My calculations were off. The rates, taxes and levies ended up being double what I had initially expected, so prepare for that when buying in a new development. They will try to sell you a low base on additional costs to make the transaction more attractive.
I also chose to get an agent to manage my property because I was scared my tenants would not pay if they knew how young I was. That was an expensive decision. I ended up paying R3000 extra every month to manage the property when I had expected to pay R500.
If you could go back and do it again, what would you change or do differently?

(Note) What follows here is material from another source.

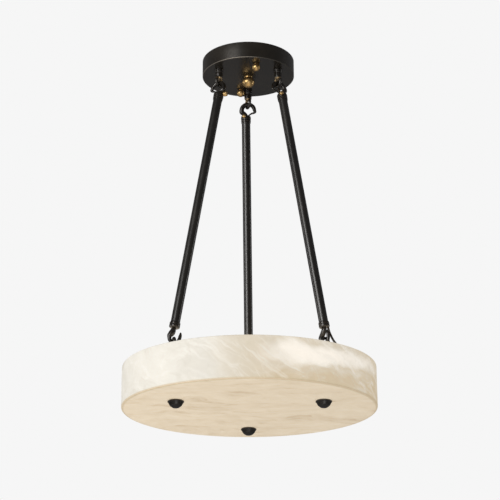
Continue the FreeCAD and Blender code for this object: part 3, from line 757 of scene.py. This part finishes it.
# --------------------------------------------------------------------- rods
for k in AZ:
    td, bd = pol(1, TOP_DIR[k]), pol(1, BOT_DIR[k])
    topf, base = rod_frame(k, Z_TOP, td), rod_frame(k, Z_BOT, bd)
    body = "rod_" + k
    L = (on_rod(k, Z_TOP) - on_rod(k, Z_BOT)).length
    fu = (on_rod(k, Z_TOP) - on_rod(k, Z_FU)).length
    fl = (on_rod(k, Z_FL) - on_rod(k, Z_BOT)).length
    tube = arc_prof([(6.1, 4.0), (ROD_R, 4.0), (ROD_R, 5.0), (ROD_R, L * 0.25),
                     (ROD_R, L * 0.5), (ROD_R, L * 0.75), (ROD_R, L - 11.6),
                     (ROD_R, L - 10.6), (6.1, L - 10.6)], 4)
    dress(lathe("rod_" + k + "_tube", tube, 48, base, closed=True), rod_mat, body,
          "black_metal", "rod_tube_" + k)
    R = FER_R
    fer = arc_prof([(3.1, 0.0), (R - 2.2, 0.0, 0.8), (R - 0.5, -1.6, 1.2), (R, -3.6, 1.0),
                    (R, -fu + 6.3, 0.25), (R - 0.75, -fu + 5.9, 0.2),
                    (R - 0.75, -fu + 5.3, 0.2), (R - 0.1, -fu + 4.9, 0.25),
                    (R - 0.1, -fu + 3.2, 0.25), (R - 0.7, -fu + 2.8, 0.2),
                    (R - 0.7, -fu + 2.3, 0.2), (R - 0.35, -fu + 2.0, 0.2),
                    (R - 0.35, -fu, 0.3), (ROD_R, -fu), (ROD_R, -10.6), (3.1, -10.6)], 4)
    dress(lathe("ferrule_top_" + k, fer, 64, topf, closed=True, angle=40), bronze, body,
          "black_metal", "top_ferrule_" + k)
    fer = arc_prof([(3.1, 0.0), (R - 2.0, 0.0, 0.7), (R - 0.2, 1.2, 0.8), (R, 2.4, 0.5),
                    (R, 4.6, 0.25), (R - 0.7, 5.0, 0.2), (R - 0.7, 5.5, 0.2),
                    (R, 5.9, 0.25), (R, fl - 1.5, 0.25), (R - 0.5, fl - 1.1, 0.2),
                    (R - 0.5, fl, 0.3), (ROD_R, fl), (ROD_R, 4.0), (3.1, 4.0)], 4)
    dress(lathe("ferrule_low_" + k, fer, 64, base, closed=True, angle=40), bronze, body,
          "black_metal", "bottom_ferrule_" + k)

    # top hook, melted from tapered bars
    inv = topf.inverted()
    c = inv @ Vector((eyes[k].x, eyes[k].y, HOOK_ZC))
    uc, wc = c.x, c.z - HOOK_RC
    ctrl = [(0, 0, -5.4, 2.95), (0, 0, 0.2, 3.0), (-1.6, 0, 2.4, 3.5),
            (-4.9, 0, 4.4, 4.1), (uc - HOOK_RC - 0.1, 0, wc - 2.0, 4.05)]
    for i in range(1, 9):
        t = math.pi - math.pi * i / 9.4
        ctrl.append((uc + HOOK_RC * math.cos(t), 0, wc + HOOK_RC * math.sin(t),
                     3.95 - 0.62 * i / 8))
    ctrl += [(uc + HOOK_RC + 0.3, 0, wc + 0.2, 2.9), (uc + HOOK_RC + 1.2, 0, wc - 2.4, 2.1),
             (uc + HOOK_RC - 1.8, 0, wc - 4.4, 1.75), (9.6, 0, 3.6, 1.5), (5.4, 0, 1.0, 1.15)]
    p, r = catmull(ctrl, 0.6)
    dress(forged("hook_top_" + k, [skin(p, r, 22), ball_lump(ctrl[-1][:3], 1.15)], 0.34, 2,
                 topf), bronze, body, "black_metal", "top_hook_" + k)

    # bottom hook: open J
    inv = base.inverted()
    c = inv @ Vector((beyes[k].x, beyes[k].y, J_ZC))
    uc, wc = c.x, c.z + JRC
    sgn = 1.0
    ctrl = [(0, 0, 3.4, 2.95), (0, 0, -0.2, 2.95), (0.12 * (uc - JRC), 0, -2.4, 3.9),
            (0.50 * (uc - JRC), 0, 0.38 * wc - 2.0, 4.2 if k == "right" else 5.0),
            (0.98 * (uc - JRC) - 0.5, 0, 0.8 * wc - 0.4, 3.5 if k == "right" else 4.15)]
    for i in range(0, 9):
        t = math.pi + math.pi * i / 8.4
        q = (1 + math.cos(t)) / 2
        ctrl.append((uc + JRC * math.cos(t) - 0.5 * (1 - q) ** 2, 0,
                     wc + JRC * math.sin(t) + 1.6 * q ** 5,
                     (3.3, 3.0, 2.9, 2.85, 2.85, 2.85, 2.85, 2.8, 2.8)[i]))
    ctrl += [(uc + JRC + 0.4, 0, wc + 6.0, 2.5), (uc + JRC + 0.2, 0, wc + 10.4, 1.3)]
    p, r = catmull(ctrl, 0.6)
    dress(forged("hook_low_" + k, [skin(p, r, 22), ball_lump(ctrl[-1][:3], 1.2)], 0.34, 2,
                 base), bronze, body, "black_metal", "bottom_hook_" + k)

    # brass set screw with a domed head, turned
    gd = pol(1, SCREW_DIR[k])
    gdir = (gd + Vector((0, 0, 0.15))).normalized()
    gc = on_rod(k, Z_TOP - SCREW_DROP[k])
    gx, gr = SCREW_MORE[k]
    q = gdir.to_track_quat("Z", "X").to_matrix().to_4x4()
    gm = Matrix.Translation(gc) @ q
    hr = 3.3 + gr
    pr = arc_prof([(0, 5.4), (2.86, 5.4), (2.86, 8.5, 0.2), (hr, 8.8, 0.3),
                   (hr, 10.0 + gx, 0.9), (hr - 0.9, 11.5 + gx, 0.9), (0, 11.85 + gx)], 6)
    dress(lathe("set_screw_" + k, pr, 48, gm), brass, body, "brass", "ferrule_screw_" + k)

# --------------------------------------------------------------------- bowl
def stone_wob(v):
    # hand-dressed stone: a tenth of a millimetre of unevenness
    q = noise.noise(Vector((v.x, v.y, v.z)) * 0.018) * 0.22
    rr = math.hypot(v.x, v.y)
    if rr < 1:
        return v
    s = (rr - 0.15 + q) / rr
    return Vector((v.x * s, v.y * s, v.z)) if rr > 190 else v


zb, zr, Ri = -601.0, -535.0, 186.0
prof = [(0, zb)] + [(r, zb) for r in (30, 60, 90, 120, 150, 180)]
prof += [(200, zb, 2.6)] + [(200, zb + h) for h in (8, 18, 28, 38, 48, 58)]
prof += [(200, zr, 2.2), (Ri, zr, 1.6), (Ri, zb + 40), (Ri, zb + 14, 6.0), (90, zb + 14),
         (0, zb + 14)]
dress(lathe("stone_bowl", arc_prof(prof, 8), 240, wob=stone_wob, angle=40), stone, "bowl",
      "alabaster", "alabaster_bowl")

for k in AZ:
    p0, q0 = studs[k], beyes[k]
    fin = arc_prof([(0, zb - 11.8), (4.6, zb - 11.5, 4.0), (9.2, zb - 8.2, 6.0),
                    (11.7, zb - 3.7, 1.5), (12.6, zb - 2.9, 0.6), (12.9, zb - 2.0, 0.6),
                    (12.6, zb - 0.8, 0.3), (3.2, zb - 0.8), (3.0, zb - 5.5),
                    (0, zb - 5.6)], 7)
    m = Matrix.Translation(Vector((p0.x, p0.y, 0)))
    dress(lathe("finial_dome_" + k, fin, 72, m), bronze, "bowl", "black_metal",
          "finial_" + k)
    ax = pol(1, BOT_DIR[k])
    zs = BEYE_ZC - 20.0
    path = [(p0.x, p0.y, zb - 5.4), (p0.x, p0.y, -570.0), (p0.x, p0.y, zs - 6),
            (p0.x, p0.y, zs - 2), (p0.x + (q0.x - p0.x) * 0.12, p0.y + (q0.y - p0.y) * 0.12, zs + 1.5),
            (p0.x + (q0.x - p0.x) * 0.45, p0.y + (q0.y - p0.y) * 0.45, zs + 6.0),
            (q0.x, q0.y, BEYE_ZC - BEYE_RC - 0.4)]
    stem = skin(path, [2.95, 2.95, 2.95, 3.0, 3.1, 3.1, 2.9], 22)
    ring = ring_lump((q0.x, q0.y, BEYE_ZC), BEYE_RC, BEYE_WIRE, ax)
    dress(forged("eye_bowl_" + k, [stem, ring], 0.42, 3), bronze, "bowl", "black_metal",
          "bowl_eye_" + k)


# -------------------------------------------------------------------- leads
def lead(name, pts, body, *replaced):
    cu = bpy.data.curves.new(name, "CURVE")
    cu.dimensions = "3D"
    sp = cu.splines.new("NURBS")
    sp.points.add(len(pts) - 1)
    for q, p in zip(sp.points, pts):
        q.co = (p[0] * MM, p[1] * MM, p[2] * MM, 1)
    sp.order_u = 3
    sp.use_endpoint_u = True
    cu.bevel_depth = 1.7 * MM
    cu.bevel_resolution = 6
    cu.resolution_u = 16
    cu.use_fill_caps = True
    ob = bpy.data.objects.new(name, cu)
    scene.collection.objects.link(ob)
    dg = bpy.context.evaluated_depsgraph_get()
    me = bpy.data.meshes.new_from_object(ob.evaluated_get(dg))
    bpy.data.objects.remove(ob)
    ob = bpy.data.objects.new(name, me)
    scene.collection.objects.link(ob)
    me.polygons.foreach_set("use_smooth", [True] * len(me.polygons))
    return ob


lh = Vector((49.5, -6.0, 0))
lc = on_rod("right", Z_TOP - 6.0)
ld = (pol(1, 100.0) + Vector((0, 0, 0.8))).normalized()
pts = [Vector((lh.x, lh.y, -15.0)), Vector((lh.x, lh.y, -46.0)), lc + ld * 21.0,
       lc + ld * 5.0]
up = lead("lead_top_jumper", pts, "canopy")
up.data.materials.append(lead_mat)
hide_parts("lead_upper")
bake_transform(up)

base = rod_frame("right", Z_BOT, pol(1, BOT_DIR["right"]))
ex0, ex = base @ Vector((2.0, 6.3, 3.6)), base @ Vector((2.0, 6.3, -3.6))
ex2 = base @ Vector((2.6, 7.0, -9.0))
pts = [ex0, ex, ex2, Vector((ex2.x + 4.4, ex2.y + 0.3, -505.5)), Vector((135.6, -69.5, -517.0)),
       Vector((140.5, -71.5, -531.0)), Vector((140.5, -71.5, -550.5))]
low = lead("lead_low_jumper", pts, "bowl")
low.data.materials.append(lead_mat)
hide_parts("lead_lower")
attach(low, "bowl")

# -------------------------------------------------------------------- stage
floor_me = bpy.data.meshes.new("floor")
floor_me.from_pydata([(-9, -9, -2.9), (9, -9, -2.9), (9, 9, -2.9), (-9, 9, -2.9)], [],
                     [(0, 1, 2, 3)])
floor = bpy.data.objects.new("floor", floor_me)
scene.collection.objects.link(floor)
fm, fnt, fbs = new_mat("pale_floor")
fn = noise_tex(fnt, coords(fnt), 1.5, 3.0, 0.5)
fnt.links.new(ramp(fnt, fn.outputs["Fac"], [(0.3, (0.86, 0.86, 0.855)),
                                            (0.7, (0.885, 0.885, 0.88))]),
              fbs.inputs["Base Color"])
fbs.inputs["Roughness"].default_value = 0.9
floor_me.materials.append(fm)

world = bpy.data.worlds.new("studio")
scene.world = world
world.use_nodes = True
wt = world.node_tree
bg = wt.nodes["Background"]
lp = wt.nodes.new("ShaderNodeLightPath")
tc = wt.nodes.new("ShaderNodeTexCoord")
sx = wt.nodes.new("ShaderNodeSeparateXYZ")
wt.links.new(tc.outputs["Generated"], sx.inputs[0])
grad = ramp(wt, maprange(wt, sx.outputs["Z"], -1.0, 1.0, 0.0, 1.0, False),
            [(0.0, (0.26, 0.25, 0.24)), (0.35, (0.12, 0.118, 0.115)),
             (0.6, (0.075, 0.075, 0.077)), (1.0, (0.14, 0.14, 0.145))])
wt.links.new(mixc(wt, lp.outputs["Is Camera Ray"], grad, (0.9215, 0.9215, 0.9215)),
             bg.inputs["Color"])


def area(name, loc, target, size, power, color=(1, 1, 1), size_y=None):
    li = bpy.data.lights.new(name, "AREA")
    li.energy, li.color = power, color
    li.shape = "RECTANGLE"
    li.size, li.size_y = size, size_y or size
    ob = bpy.data.objects.new(name, li)
    scene.collection.objects.link(ob)
    ob.location = loc
    ob.rotation_mode = "QUATERNION"
    ob.rotation_quaternion = (Vector(target) - Vector(loc)).to_track_quat("-Z", "Y")
    return ob


area("key_left", (-1.85, -2.43, 0.0), (0, 0, -0.35), 1.7, 58, size_y=2.0)
area("side_left", (-2.8, 0.4, -0.2), (0, 0, -0.35), 0.5, 7, size_y=1.8)
area("side_right", (2.8, 0.5, -0.3), (0, 0, -0.35), 0.4, 6, size_y=1.8)
area("front_low", (0.3, -2.3, -2.1), (0, 0, -0.4), 1.4, 8)
area("bowl_glow", (0, 0, -0.50), (0, 0, 0), 0.34, 0.12, color=(1.0, 0.82, 0.60))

I wouldn’t change anything. These were all valuable, and expensive, lessons that will help me in my next purchases. Nothing makes you learn faster than a R36000-a-year bill. What is your next property goal? I intend to buy property again. This time, I am eager to develop something for the lower LSM groups.
What advice do you have for other young aspiring property owners?
My advice is that you must really do your homework before you get into a transaction. Run your numbers again and again. Make sure that you can take the impact if costs increase by large margins.
Today, I see a lot of estate agents trying to convince people to buy property because interest rates are low. It really upsets me because I feel that is misleading. Interest rates fluctuate. You need to make sure you know you can afford your property if rates go up again.
Also, just because your bank says you can afford a R3 million house, it does not mean you should buy that house. Definitely shop around for a bond. Your primary banker may not have the best interest rate. Shop, compare and negotiate your rate down.
Life is long and your bond will outlive a lot of your relationships. Make sure you are ready for the commitment. Last, don’t rush. I bought my apartment and carried on sharing with my friends for years because it was more economically savvy to do that. Your path may be different. Make sure you run your own race.